A slew of well-known retailers have gone bust this year, with the collapse of MFI and Woolworths alone costing 32,000 jobs. Fashion outlets MK One and Ethel Austin, the shoe shop Dolcis, The Works bookshop and the wood furniture specialist New Heights have been placed in administration this year.
Consumer confidence has plummeted to historic lows this year as the global economic tornado has whirled across Britain, crippling banks and threatening mass job losses in sectors as diverse as construction, property, motor manufacture, media and retail.
Marks & Spencer and other leading shops were forced to slash prices last month to combat a slump in the second half of November, with two for one deals and 50 per cent off promotions.
In the past week, the discounting together with the Chancellor's emergency cut in VAT from 17.5 per cent to 15 per cent, have tempted more shoppers back on to the high street.
For some, however, the upturn will not be enough to survive. Landlords will send bailiffs into the shops at the start of January to seize goods on the shelves in payment rather than wait for the banks to seize the companies.

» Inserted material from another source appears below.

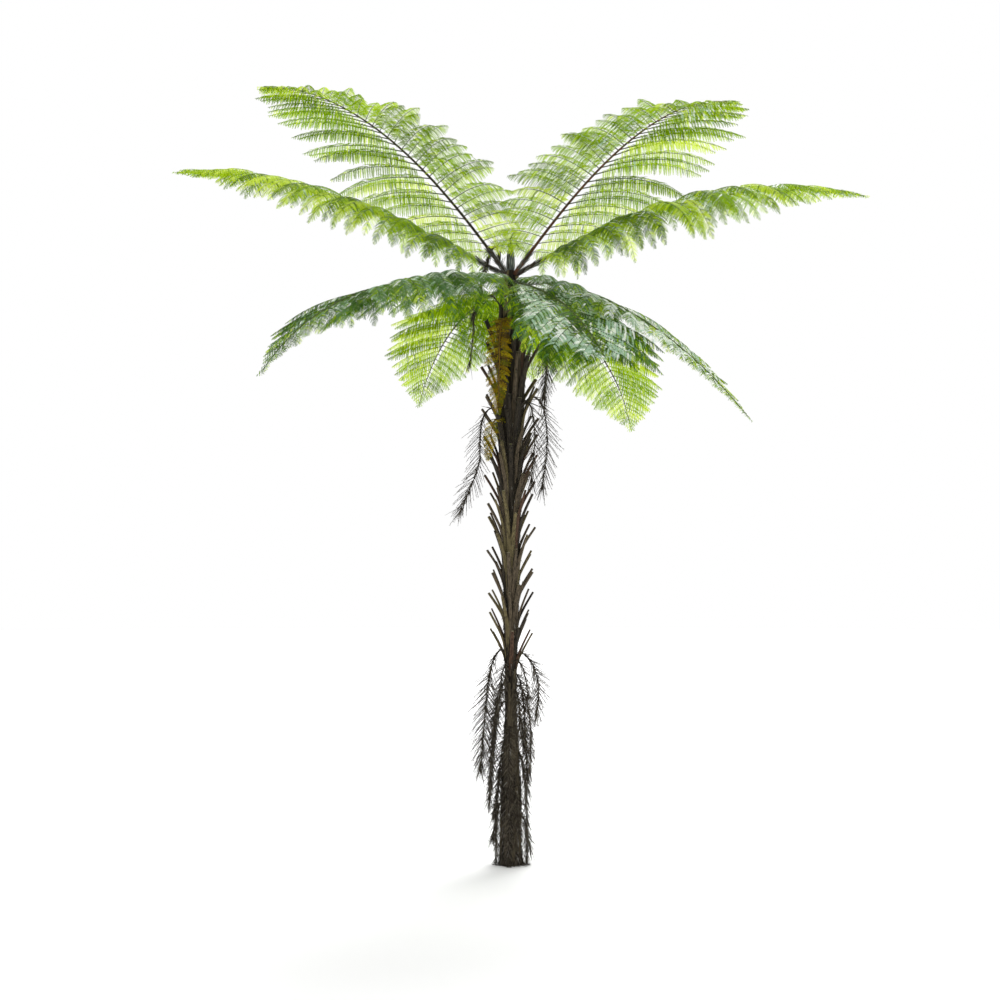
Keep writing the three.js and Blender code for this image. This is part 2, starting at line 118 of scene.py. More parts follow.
# What a living frond has where FRONDS names nothing else. Of two values the first is for leaflets on the
# left, seen from the trunk, and of three the first is for the foot and the last for the tip.
FROND = dict(
    height=3.765,
    swing=0,  # how far the midrib turns on its way
    roll=0,
    leaflet=0.78,  # length of the longest
    foot_share=0.66,  # of that length, at the blade's foot
    widest_at=0.22,  # share of the blade where the longest stand
    taper=1.8,
    first=0.12,  # share of the midrib where the first pair stands
    pairs=30, lift=(2, 2), droop=(30, 30),
    hang=1.3,  # how far pinnules bend down
    bare=0.07,  # share of a rib that is bare next to the midrib
    # dark: shares of pinnules in the darker greens, which are painted shade.
    # glint: shares of pinnules in the near-white greens, which are painted highlights; shine and crest say
    # how bright they are and where they lie.
    tints=(0.28, 0.3, 0.25, 0.17), dark=(0, 0, 0), glint=(0, 0, 0),
    shine=0.4,  # share of the brightest among those that glint
    crest=(0.3, 0.16),  # where on a rib they lie, and their spread
    skin="grey",
)
MIDRIB_SIZES = ("azimuth", "rise", "fall", "ease", "length")
# Those five, from the slope at the root to the slope at the tip, and what differs from FROND.
# Where a frond has dark, that share of its pinnules is painted shade.
# Where a frond has glint, that share of its pinnules is painted highlights.
FRONDS = {
    "frond_upper_left": (224, 39.6, -18, 1.7, 2.24, dict(
        swing=10, roll=-8, leaflet=0.75, first=0.075, pairs=35, droop=(27, 32),
    )),
    "frond_upper_right": (316, 39.8, -23, 1.58, 2.18, dict(
        swing=-22, roll=9, leaflet=0.77, first=0.07, pairs=35, droop=(36, 25), glint=(0, 0.1, 0.4),
        skin="red",
    )),
    "frond_left": (180, 28.4, -2, 1.84, 2.27, dict(
        roll=-7, foot_share=0.9, taper=2.2, first=0.08, pairs=38, lift=(6, 13), droop=(54, 44),
        dark=(0.4, 0, 0), glint=(0, 0.12, 0.25), shine=0.2,
    )),
    "frond_right": (0, 31, -10, 1.28, 2.39, dict(
        roll=6, leaflet=0.83, foot_share=0.88, widest_at=0.28, taper=1.5, first=0.08, pairs=38,
        lift=(10, 6), droop=(44, 61), dark=(0.5, 0, 0), glint=(0.1, 0.35, 0.4),
    )),
    "frond_front_left": (218, -5, -55, 1.75, 2.06, dict(
        swing=8, height=3.725, leaflet=0.85, taper=1, first=0.08, pairs=38, lift=(6, 2), droop=(66, 36),
        bare=0.01, dark=(1, 1, 0.8), glint=(0.45, 0.3, 0.03), skin="green",
    )),
    "frond_front_right": (328, 8, -51, 0.5, 1.96, dict(
        swing=-5, height=3.71, leaflet=0.58, taper=1, first=0.05, pairs=34, lift=(0, 7), droop=(30, 42),
        bare=0.01, dark=(1, 0.4, 0), glint=(0.6, 0.95, 0.6), shine=0.7, crest=(0.4, 0.34), skin="green",
    )),
    "frond_front": (294, -16, -48, 1.5, 1.45, dict(
        height=3.715, leaflet=0.58, foot_share=0.08, widest_at=0.62, first=0.015, lift=(4, 4),
        droop=(40, 52), bare=0.01, dark=(1, 1, 0.8), glint=(0.8, 0.9, 0.9), shine=0.35, crest=(0.35, 0.2),
        skin="green",
    )),
    "frond_back_left": (118, 0, -37, 1.2, 1.9, dict(
        swing=-12, height=3.69, leaflet=0.53, first=0.05, hang=2.4,
    )),
    "frond_back_right": (42, -9, -36, 0.87, 1.9, dict(
        # Tints weighted to the paler greens: painted light, making up for the shade that the front fronds
        # cast on it.
        swing=34, height=3.69, leaflet=0.53, hang=2.4, tints=(0.05, 0.2, 0.4, 0.35),
    )),
    "frond_back": (84, 4, -30, 1.3, 1.85, dict(height=3.705, leaflet=0.56)),
}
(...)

The corporate rescue specialist Begbies Traynor has put 323 UK retailers on a "critical list", suggesting they have a 70 per cent chance or more of failing.
Specialist firms selling big ticket items and DIY and furniture chains are believed to most vulnerable. Richard Dodd, British Retail Consortium head of media and campaigns, said: "There's been a string this year of smaller, less-well known chains that have gone into administration and undoubtedly there will be more of those. I don't think we will see any of the really well-known names following Woolworths to the wall. The rents issue will no doubt be a factor. It's a big cash-flow issue for retailers to have to stump up three months rent in advance."
Theo Paphitis, star of BBC's Dragons' Den show and a retail turnaround expert, warned: "It is massively tough. But in difficult times there are opportunities and good retailers will survive and poor ones will not." He added: "None of us deserve a living. We have to earn a living. And there are some that have never deserved a living."
According to the Office for National Statistics, sales have held up this year despite the downturn, with a year-on-year rise of 2.9 per cent in November.
Retailers, footfall figures and BRC and KPMG's monthly sales monitor however suggest underlying sales have fallen, with the latter down 2.6 per cent in November compared with last year.
DSGi, owners of Curry's and PC World, reported a pre-tax loss of £29m for the half year to mid-October on a 7 per cent fall in sales. Pre-tax profits at Carpetright slumped 67 per cent after sales fell 13 per cent, while sales fell 8 per cent at JJB Sports, 13 per cent at Comet and 47 per cent at Land of Leather, the furniture retailer, albeit for different periods. According to research for The Independent by the Centre for Economic and Business Research, retailers will take £6.1bn this weekend – three times average takings.
"What we have seen in terms of trends is that Christmas kicked off relatively slowly this year and has accelerated in the last couple of weeks fuelled possibly by discounting launched by the retailers," said CEBR economist Jörg Radeke. Andy Clarke, the retail director of Asda, said: "This is going to be the biggest weekend of the year. It is going to be a nail-biting Christmas for a lot of retailers, but we feel we are in a very good place. The discounting at other retailers has probably brought a lot of January sales activity forward into December. January is going to be challenging for everyone, but if will be tougher for the retailers that have done heavy discounting [before Christmas]."
Retailers are braced for a hectic few days, particularly from last-minute male shoppers, who are likely to crowd lingerie and perfume departments.
Economists believe lower interest rates, the VAT cut and high street sales will not be enough to offset sharply higher unemployment, high debt, low wage increases and tighter lending. Looking forward to 2009, Dan Knowles, the director of selling operations at John Lewis, said: "Fasten your seatbelts. No doubt there will be more businesses finding life very tough and I think we will see more closures in January. Those businesses that do not have a strong brand or are not financially sound will struggle."
Julia Reynolds, chief executive of the internet retailer Figleaves, said: "January and February will be a bloodbath, it will be very tough."